**What this task involves**
Records follow. Select each line holding "lifts".

**Input records**
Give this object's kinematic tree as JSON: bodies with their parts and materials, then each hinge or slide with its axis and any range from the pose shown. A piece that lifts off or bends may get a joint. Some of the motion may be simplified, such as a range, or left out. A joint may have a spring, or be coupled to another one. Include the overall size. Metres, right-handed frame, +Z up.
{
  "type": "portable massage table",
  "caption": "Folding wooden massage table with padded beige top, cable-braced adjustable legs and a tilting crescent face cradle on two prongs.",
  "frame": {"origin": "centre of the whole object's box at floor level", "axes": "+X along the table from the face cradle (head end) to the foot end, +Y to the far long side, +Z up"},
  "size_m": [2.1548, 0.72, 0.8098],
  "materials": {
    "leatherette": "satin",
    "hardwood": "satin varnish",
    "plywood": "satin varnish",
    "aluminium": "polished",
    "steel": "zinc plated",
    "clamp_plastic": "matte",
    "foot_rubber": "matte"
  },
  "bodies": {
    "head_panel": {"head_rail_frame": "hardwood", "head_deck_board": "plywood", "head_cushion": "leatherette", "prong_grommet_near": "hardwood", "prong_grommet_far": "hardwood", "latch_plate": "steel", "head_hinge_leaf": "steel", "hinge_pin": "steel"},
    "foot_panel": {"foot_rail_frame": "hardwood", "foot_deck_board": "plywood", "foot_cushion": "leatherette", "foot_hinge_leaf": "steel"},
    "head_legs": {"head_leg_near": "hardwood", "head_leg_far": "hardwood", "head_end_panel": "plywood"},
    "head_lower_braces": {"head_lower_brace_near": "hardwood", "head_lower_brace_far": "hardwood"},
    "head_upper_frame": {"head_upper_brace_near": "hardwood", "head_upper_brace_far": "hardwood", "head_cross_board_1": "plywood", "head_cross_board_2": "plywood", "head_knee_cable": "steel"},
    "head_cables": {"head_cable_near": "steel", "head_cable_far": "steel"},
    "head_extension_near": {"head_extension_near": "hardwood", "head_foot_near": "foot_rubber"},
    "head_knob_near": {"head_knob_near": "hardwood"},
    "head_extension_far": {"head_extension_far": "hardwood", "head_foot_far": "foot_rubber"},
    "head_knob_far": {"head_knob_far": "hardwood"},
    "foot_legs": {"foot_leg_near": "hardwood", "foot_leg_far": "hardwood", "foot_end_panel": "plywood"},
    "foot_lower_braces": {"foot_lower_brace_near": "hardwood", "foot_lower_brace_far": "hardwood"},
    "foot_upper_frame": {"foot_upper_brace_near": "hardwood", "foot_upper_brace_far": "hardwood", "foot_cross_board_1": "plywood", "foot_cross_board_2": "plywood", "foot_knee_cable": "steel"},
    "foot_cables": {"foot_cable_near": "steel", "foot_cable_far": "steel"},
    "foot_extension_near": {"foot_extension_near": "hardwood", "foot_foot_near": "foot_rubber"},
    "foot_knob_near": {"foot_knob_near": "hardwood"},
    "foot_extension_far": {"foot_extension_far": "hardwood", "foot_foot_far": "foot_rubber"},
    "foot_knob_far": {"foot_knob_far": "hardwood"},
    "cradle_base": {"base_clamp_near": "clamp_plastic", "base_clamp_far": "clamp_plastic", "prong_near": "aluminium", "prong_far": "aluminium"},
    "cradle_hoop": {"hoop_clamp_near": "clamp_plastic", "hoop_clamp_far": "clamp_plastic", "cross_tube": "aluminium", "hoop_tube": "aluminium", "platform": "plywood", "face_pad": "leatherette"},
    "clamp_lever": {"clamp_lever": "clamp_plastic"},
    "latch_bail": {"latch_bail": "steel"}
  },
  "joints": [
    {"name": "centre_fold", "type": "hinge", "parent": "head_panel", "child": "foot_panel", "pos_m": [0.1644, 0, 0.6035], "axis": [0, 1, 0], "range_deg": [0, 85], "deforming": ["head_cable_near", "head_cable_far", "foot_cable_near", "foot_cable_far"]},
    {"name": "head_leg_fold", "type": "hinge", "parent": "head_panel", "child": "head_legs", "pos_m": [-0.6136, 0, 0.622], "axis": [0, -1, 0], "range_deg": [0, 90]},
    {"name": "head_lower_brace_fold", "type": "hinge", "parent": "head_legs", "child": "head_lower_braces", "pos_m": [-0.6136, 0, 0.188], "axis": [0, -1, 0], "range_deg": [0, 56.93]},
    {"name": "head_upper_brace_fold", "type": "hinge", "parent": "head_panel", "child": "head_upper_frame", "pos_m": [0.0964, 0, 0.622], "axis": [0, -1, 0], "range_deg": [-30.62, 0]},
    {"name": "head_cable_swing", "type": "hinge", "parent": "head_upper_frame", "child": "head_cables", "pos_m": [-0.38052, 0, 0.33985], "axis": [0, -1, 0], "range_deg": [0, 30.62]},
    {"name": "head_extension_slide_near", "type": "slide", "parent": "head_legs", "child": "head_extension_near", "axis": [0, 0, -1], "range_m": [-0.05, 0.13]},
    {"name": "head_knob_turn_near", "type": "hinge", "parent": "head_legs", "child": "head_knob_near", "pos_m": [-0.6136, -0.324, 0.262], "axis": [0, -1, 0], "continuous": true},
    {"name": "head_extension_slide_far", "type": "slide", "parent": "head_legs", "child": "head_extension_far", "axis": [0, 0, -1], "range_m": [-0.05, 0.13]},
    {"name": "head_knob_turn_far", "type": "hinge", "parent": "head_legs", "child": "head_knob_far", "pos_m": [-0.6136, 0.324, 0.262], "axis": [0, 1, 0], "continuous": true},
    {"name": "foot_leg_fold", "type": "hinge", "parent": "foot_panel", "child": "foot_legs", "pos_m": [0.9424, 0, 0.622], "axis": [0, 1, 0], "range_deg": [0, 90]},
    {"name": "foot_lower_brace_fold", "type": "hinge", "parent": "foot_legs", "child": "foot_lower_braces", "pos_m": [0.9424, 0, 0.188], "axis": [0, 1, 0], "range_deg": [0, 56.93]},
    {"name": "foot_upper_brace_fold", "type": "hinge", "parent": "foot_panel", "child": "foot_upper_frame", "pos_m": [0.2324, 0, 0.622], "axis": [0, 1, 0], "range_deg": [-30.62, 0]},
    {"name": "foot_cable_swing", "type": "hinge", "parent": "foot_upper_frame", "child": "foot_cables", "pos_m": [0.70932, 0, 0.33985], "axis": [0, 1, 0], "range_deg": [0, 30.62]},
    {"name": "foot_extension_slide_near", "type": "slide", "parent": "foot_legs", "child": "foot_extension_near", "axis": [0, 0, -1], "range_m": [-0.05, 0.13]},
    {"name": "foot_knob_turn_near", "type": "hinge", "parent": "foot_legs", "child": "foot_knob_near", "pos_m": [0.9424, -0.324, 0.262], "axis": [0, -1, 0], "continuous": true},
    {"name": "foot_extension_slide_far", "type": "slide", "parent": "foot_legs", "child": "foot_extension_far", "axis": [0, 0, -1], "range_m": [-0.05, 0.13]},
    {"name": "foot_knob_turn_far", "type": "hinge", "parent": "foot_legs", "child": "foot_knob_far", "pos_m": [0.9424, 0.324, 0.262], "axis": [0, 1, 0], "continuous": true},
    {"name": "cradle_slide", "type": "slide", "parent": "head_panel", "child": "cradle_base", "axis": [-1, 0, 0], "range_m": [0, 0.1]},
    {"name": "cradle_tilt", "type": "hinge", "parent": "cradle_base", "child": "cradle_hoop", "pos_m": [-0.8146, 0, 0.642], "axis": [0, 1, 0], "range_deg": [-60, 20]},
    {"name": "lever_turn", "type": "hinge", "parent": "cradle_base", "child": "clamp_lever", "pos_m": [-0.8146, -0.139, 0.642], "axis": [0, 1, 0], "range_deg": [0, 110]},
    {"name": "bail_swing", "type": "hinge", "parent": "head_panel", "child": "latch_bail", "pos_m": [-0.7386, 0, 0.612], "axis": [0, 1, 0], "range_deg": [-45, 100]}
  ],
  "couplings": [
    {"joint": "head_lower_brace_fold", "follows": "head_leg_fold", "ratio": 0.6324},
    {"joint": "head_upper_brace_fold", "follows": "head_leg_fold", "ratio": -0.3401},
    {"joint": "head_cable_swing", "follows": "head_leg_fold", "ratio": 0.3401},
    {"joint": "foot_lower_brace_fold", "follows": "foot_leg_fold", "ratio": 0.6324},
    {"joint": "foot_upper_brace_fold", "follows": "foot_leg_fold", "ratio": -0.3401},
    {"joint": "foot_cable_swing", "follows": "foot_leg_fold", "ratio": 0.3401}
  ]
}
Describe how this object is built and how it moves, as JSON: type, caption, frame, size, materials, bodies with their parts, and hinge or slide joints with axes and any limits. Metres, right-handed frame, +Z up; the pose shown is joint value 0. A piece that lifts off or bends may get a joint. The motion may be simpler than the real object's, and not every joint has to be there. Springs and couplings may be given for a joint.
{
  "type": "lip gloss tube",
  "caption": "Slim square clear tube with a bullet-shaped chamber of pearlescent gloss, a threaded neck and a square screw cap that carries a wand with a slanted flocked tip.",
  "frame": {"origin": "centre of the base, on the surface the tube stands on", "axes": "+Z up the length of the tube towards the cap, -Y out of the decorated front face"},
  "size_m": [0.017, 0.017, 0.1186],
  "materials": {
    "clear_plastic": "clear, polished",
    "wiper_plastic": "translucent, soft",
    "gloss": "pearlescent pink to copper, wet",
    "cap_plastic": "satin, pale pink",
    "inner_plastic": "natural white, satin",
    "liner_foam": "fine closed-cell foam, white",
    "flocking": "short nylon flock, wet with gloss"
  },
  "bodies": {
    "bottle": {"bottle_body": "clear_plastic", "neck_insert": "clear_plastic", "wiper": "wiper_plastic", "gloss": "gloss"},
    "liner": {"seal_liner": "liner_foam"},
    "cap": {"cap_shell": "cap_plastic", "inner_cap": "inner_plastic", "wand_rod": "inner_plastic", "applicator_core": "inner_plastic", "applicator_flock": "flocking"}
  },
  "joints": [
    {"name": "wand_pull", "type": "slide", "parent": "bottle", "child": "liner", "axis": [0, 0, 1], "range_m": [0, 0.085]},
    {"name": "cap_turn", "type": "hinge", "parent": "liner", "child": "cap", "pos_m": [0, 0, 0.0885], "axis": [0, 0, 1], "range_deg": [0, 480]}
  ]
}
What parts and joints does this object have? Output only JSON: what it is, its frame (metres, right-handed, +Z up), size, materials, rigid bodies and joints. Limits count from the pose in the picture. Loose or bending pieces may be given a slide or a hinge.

**Written solution**
Give this object's kinematic tree as JSON: bodies with their parts and materials, then each hinge or slide with its axis and any range from the pose shown. A piece that lifts off or bends may get a joint. Some of the motion may be simplified, such as a range, or left out. A joint may have a spring, or be coupled to another one. Include the overall size. Metres, right-handed frame, +Z up.
Describe how this object is built and how it moves, as JSON: type, caption, frame, size, materials, bodies with their parts, and hinge or slide joints with axes and any limits. Metres, right-handed frame, +Z up; the pose shown is joint value 0. A piece that lifts off or bends may get a joint. The motion may be simpler than the real object's, and not every joint has to be there. Springs and couplings may be given for a joint.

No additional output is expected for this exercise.